Las grandes empresas se benefician con casi el 95% de las extracciones de oro, plata y cobre. Y pese a que México es primer productor mundial de plata y uno de los diez primeros en 15 minerales, entre los que están el oro, el cobre o el zinc —además de que el sector minero metalúrgico aporta 4% de nuestro PIB—, según la CEPAL sólo el uno por ciento de los ingresos fiscales corresponde a los impuestos que pagan las mineras, mientras en países como Perú esta cantidad es más de seis veces mayor. Sólo entre 2015 y 2016, se extrajo del país más oro que en los 300 años de la Colonia y, en los últimos 21, se ha extraído siete veces eso y, desde luego, más que en cualquiera de las etapas históricas precedentes, aún más del doble que en el porfiriato, caracterizado también por la expoliación extranjera.

En México sobran ejemplos de los peores saldos que la minería puede dejar. El primero, en Pasta de Conchos en 2006, donde se dejó morir a 65 trabajadores que quedaron atrapados tras un derrumbe provocado por el trabajo en áreas con excesiva concentración de gas metano. El segundo, el desastre ecológico de los ríos Bacanuchi y Sonora, en 2014, cuando se derramaron 40 mil metros cúbicos de sulfato de cobre acidulado en dichos caudales, impidiendo acceso a agua potable para siete municipios (24 mil personas), arruinando el medio ambiente y dificultando la vida de la gente, pero por lo cual se debió pagar solamente un monto equivalente al 0.03% de las ganancias del corporativo responsable, Grupo México. Los riesgos incrementan conforme lo hace la actividad minera, pues todas las empresas están sometidas a las mismas reglas y supervisión.

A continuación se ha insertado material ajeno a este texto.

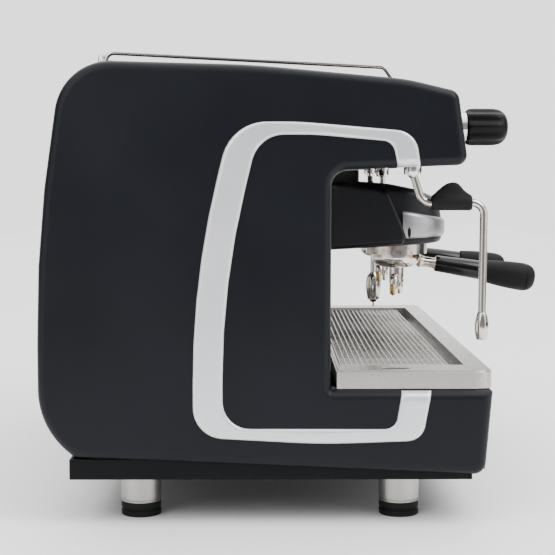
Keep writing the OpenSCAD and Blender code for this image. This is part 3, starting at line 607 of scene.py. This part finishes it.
def sideTrim():
    proud, bevel = trim["proud"], trim["bevel"]
    section = [(0.0, -trim["foot"]), (0.0, 0.1)]  # (in from the edge, out of the panel)
    for k in range(1, 7):
        a = math.radians(15 * k)
        section.append((bevel * (1 - math.cos(a)), 0.1 + (proud - 0.1) * math.sin(a)))
    section.append((bevel + 1.0, proud))
    loops = []
    for a, b in zip(inStretches(trimOuter, outerSplits), inStretches(trimInner, innerSplits)):
        across, inward = (b - a).length, (b - a).normalized()
        loop = []
        for d, h in section + [(across - d, h) for d, h in reversed(section)]:
            p = a + inward * d
            loop.append(Vector((outer + h - panelDrop(p.x, p.y), p.x, p.y)))
        loops.append(loop)
    return stack("right_side_inlay", loops, "trimSilver", 34)


trimRight = sideTrim()
standFor(trimRight, "machine", "silver_trim", "right_side_trim")
standFor(mirrored(trimRight, "left_side_inlay"), "machine", "silver_trim", "left_side_trim")
print("side panels and trims")

# sheet and cast parts: finish, edge width and slot of each
sheets = {"rear_cover": ("panelBlack", 0.7, "black_paint"),
          "front_fascia": ("panelBlack", 0.7, "black_paint"),
          "cup_tray": ("sheetSteel", 0.6, "stainless"),
          "lower_front_panel": ("panelBlack", 0.7, "black_paint"),
          "base_frame": ("sheetBlack", 0.9, "black_paint"),
          "pump_motor": ("sheetBlack", 1.0, "black_plastic"),
          "control_box": ("sheetBlack", 1.4, "black_plastic"),
          "rotary_pump": ("brassMade", 1.2, "brass"),
          "drain_cup": ("coverBlack", 0.8, "black_plastic")}
for node, (finish, width, slot) in sheets.items():
    standFor(eased(node, finish, width), "machine", slot, node)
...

Debido a la escasa regulación, los que deberían ser proyectos de desarrollo terminan por convertirse en proyectos de muerte y empleos cada vez más precarios.

Estos males, ya seculares, podrían agravarse de no contar con una buena estrategia en la negociación de los cambios del Tratado de Libre Comercio. Dependiendo de los intereses de Estados Unidos y Canadá, se podría provocar que las mineras tuvieran mayores libertades y la recaudación siguiera siendo mínima, o incluso podría disminuir. La política de este sexenio sugiere que así sería. Por ejemplo, ya el secretario de economía se pronunció a favor de las mineras y en contra del fisco en un caso en que el SAT había retenido impuestos a empresas canadienses, y su argumento fue precisamente el TLCAN —en especial su capítulo D11.

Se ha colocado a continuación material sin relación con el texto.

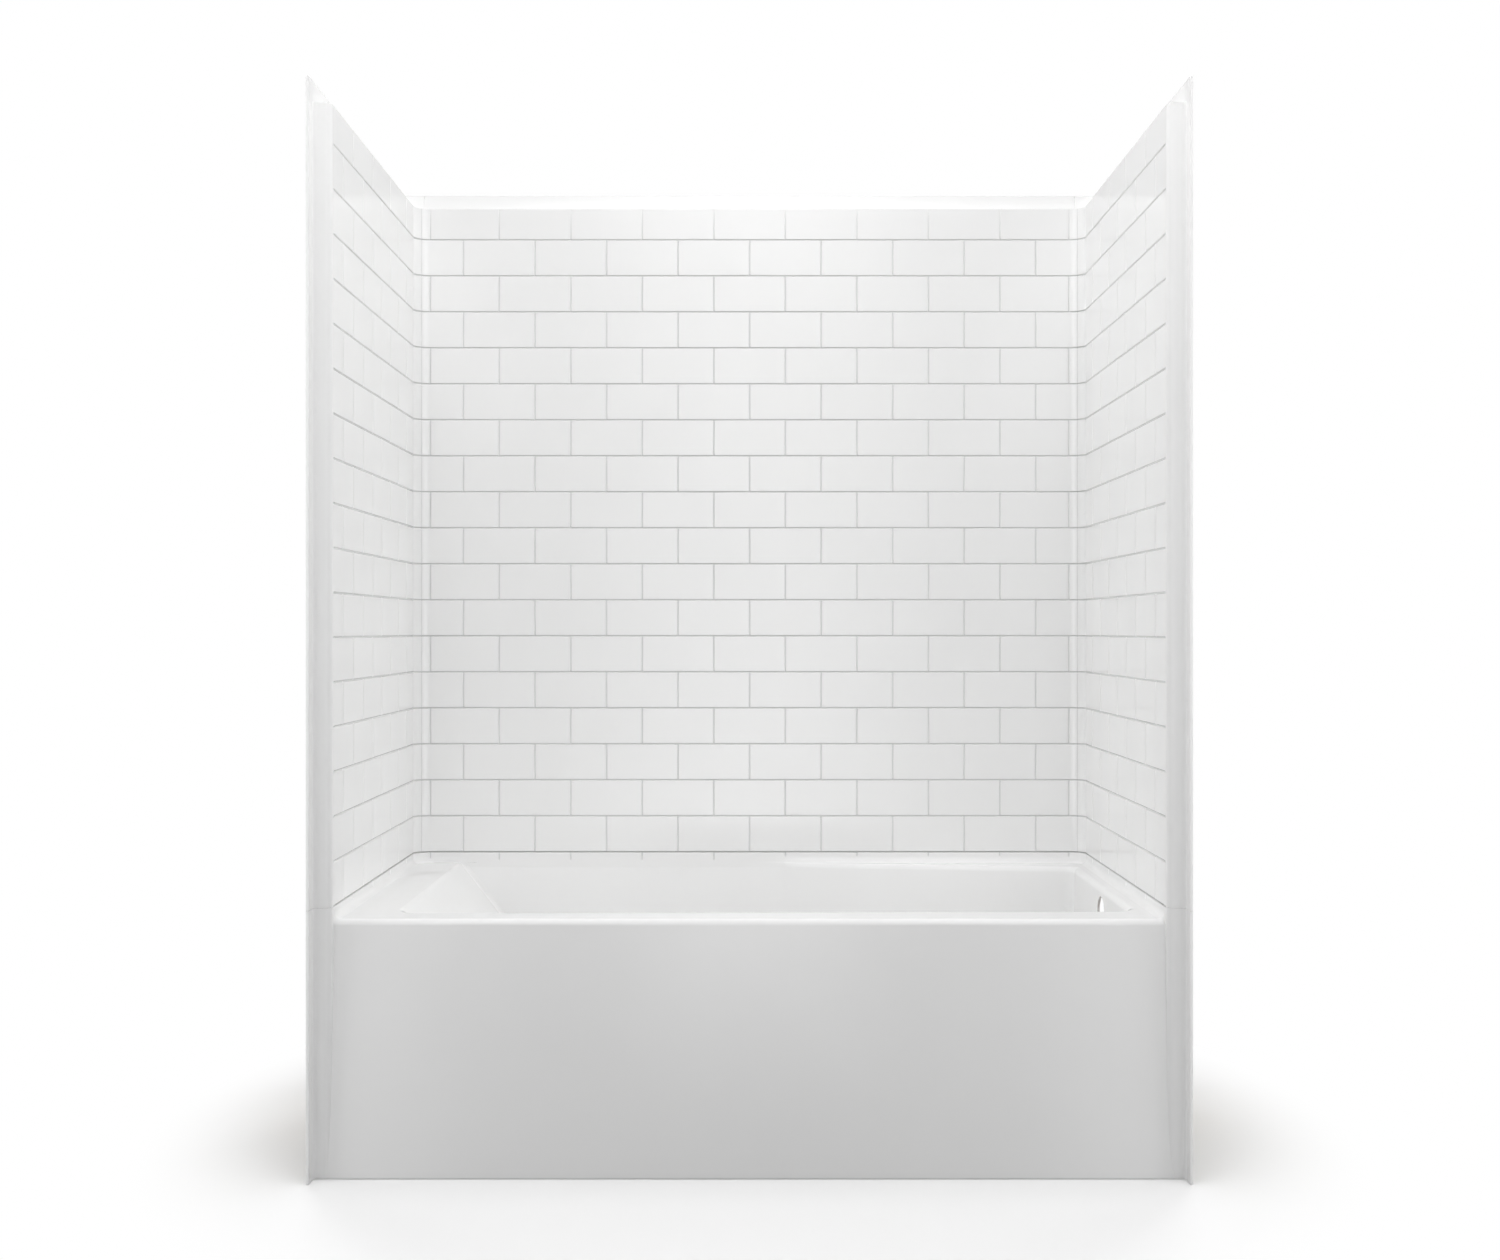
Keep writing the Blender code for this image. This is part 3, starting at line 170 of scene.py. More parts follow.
@dataclass(frozen=True)
class Envelope:
    """The unit's shared sizes, in metres, and the places that follow from them."""

    width: float = 1.524
    depth: float = 0.7938
    height: float = 1.905
    sheet: float = 0.005
    fit: float = 0.0003
    standoff: float = 0.0308
    top_flange: float = 0.0365
    front_flange: float = 0.0296
    root_fillet: float = 0.007
    column_round: float = 0.012
    rear_round: float = 0.029
    seam_turn: float = math.radians(33)
    deck_height: float = 0.4467
    upstand: float = 0.023
    cove: float = 0.012
    rim_round: float = 0.011
    apron_top_setback: float = 0.0204
    field_setback: float = 0.0184
    column_steps: int = 12
    flat_steps: int = 6
    root_steps: int = 6

    @property
    def front(self) -> float:
        """The flanges' front edge."""
        return -self.depth / 2

    @property
    def side_face(self) -> float:
        """How far the tiles of a side wall lie from the middle."""
        return self.width / 2 - self.sheet - self.standoff

    @property
    def back_face(self) -> float:
        """Where the tiles of the back wall lie."""
        return self.depth / 2 - self.sheet - self.standoff

    @property
    def flange_x(self) -> float:
        """How far a side flange's inner face lies from the middle."""
        return self.width / 2 - self.sheet

    @property
    def flange_y(self) -> float:
        """Where the back flange's inner face lies."""
        return self.depth / 2 - self.sheet

    @property
    def tile_top(self) -> float:
        """The height where the tiles end."""
        return self.height - self.top_flange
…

Es necesario que se discuta abiertamente, con formatos distintos a los planteados por la Secretaría de Economía en su consulta web, hecha para cubrir el expediente, pero que no ha incluido los muy necesarios foros con académicos, organizaciones de derechos humanos, ambientalistas, sindicatos, actores de diferentes niveles de gobierno, legisladores, líderes políticos y otros actores interesados en realizar propuestas sobre la renegociación de los diferentes temas que se consideren de relevancia en el TLCAN.

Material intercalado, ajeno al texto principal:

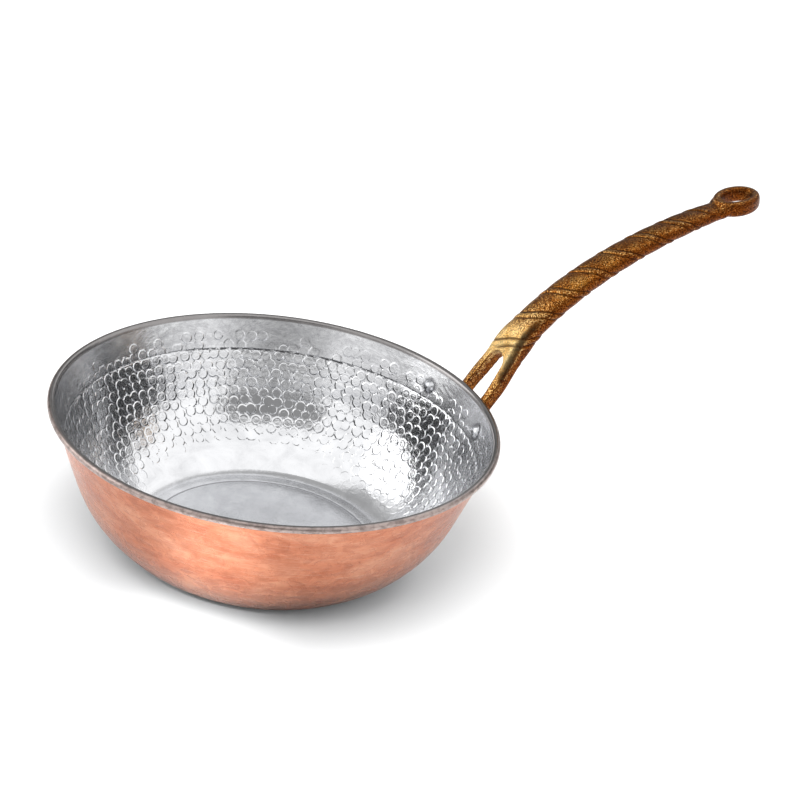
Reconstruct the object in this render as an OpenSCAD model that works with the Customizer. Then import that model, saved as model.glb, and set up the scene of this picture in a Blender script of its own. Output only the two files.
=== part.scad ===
// Hammered copper saucepan: a flared, tinned bowl with a wired rim, and a cast brass handle
// held by two rivets. Z is up, the pan stands on z = 0, and the handle points along +X.

/* [Bowl] */
// Outside diameter over the tinned rim bead
rim_d = 281; // [260:1:300]
// Height from the resting face to the top of the rim
bowl_h = 93; // [88:1:105]
// Lean of the straight upper wall from vertical, in degrees
wall_lean = 19.5; // [17:0.5:21]
// Radius of the belly between the wall and the base
belly_r = 88; // [80:1:92]
// Lean at which the belly turns into the tighter base corner, in degrees
belly_turn = 58; // [50:1:62]
// Radius of the base corner
corner_r = 14; // [10:1:18]
// Thickness of the copper sheet
sheet_t = 1.2; // [1:0.1:2]
// Diameter of the steel wire rolled into the rim
wire_d = 1.8; // [1.4:0.1:2.6]
// Thickness of the tin coating
tin_t = 0.2; // [0.15:0.05:0.4]

/* [Rivets] */
// Angle of each rivet either side of the handle, in degrees
rivet_side = 14; // [12:0.5:16]
// Distance of the rivets below the rim wire, along the wall
rivet_drop = 13.3; // [12.5:0.1:18]
// Diameter of the rivet shank
shank_d = 5; // [4:0.5:6]
// Diameter of the domed head inside the bowl
head_d = 9; // [8:0.5:11]
// Height of the domed head inside the bowl
head_h = 2.6; // [1.5:0.1:3.5]
// Diameter of the peened end outside the foot
tail_d = 8; // [7:0.5:10]
// Height of the peened end outside the foot
tail_h = 1.5; // [1:0.1:2.5]

/* [Handle] */
// Width of the grip just above the fork
grip_w = 24.2; // [21:0.2:27]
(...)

Por otra parte —y no puede ignorarse, porque podría cambiarlo todo— los acuerdos en la materia deben ser compatibles con la figura de consulta indígena y con las sentencias de la Suprema Corte de Justicia de la Nación a ese respecto. El Convenio 169 de la OIT se firmó y aceptó por parte de nuestro país en el año de 1991, pero entonces no contábamos con un desarrollo jurisprudencial, en esa materia, similar al actual, ni con la potente reforma en materia de Derechos Humanos de 2011, que incorpora el control de convencionalidad. En ello —la consulta indígena— fundamentó la PGR buena parte de su argumentación para oponerse a la Constitución de la Ciudad de México, por lo que sería de esperarse que, en este caso, el tema adquiera una mayor centralidad.  Este cambio, fundamental, habrá de verse reflejado en la renegociación del TLCAN, so pena de que el tratado sea considerado inconstitucional. Sin consulta, la Suprema Corte o los Tribunales Internacionales, considerarían inválido cualquier cambio.

Un tratado de libre comercio debe aprovechar las ventajas comparativas en un marco de igualdad de los países socios, con salarios similares a los de los países de origen, regulaciones compartidas sobre medio ambiente y mecanismos tributarios. De lo contrario, se estará tasando el valor de algunas vidas y algunos territorios por encima del de otros. Eso sería sumisión, no asociación.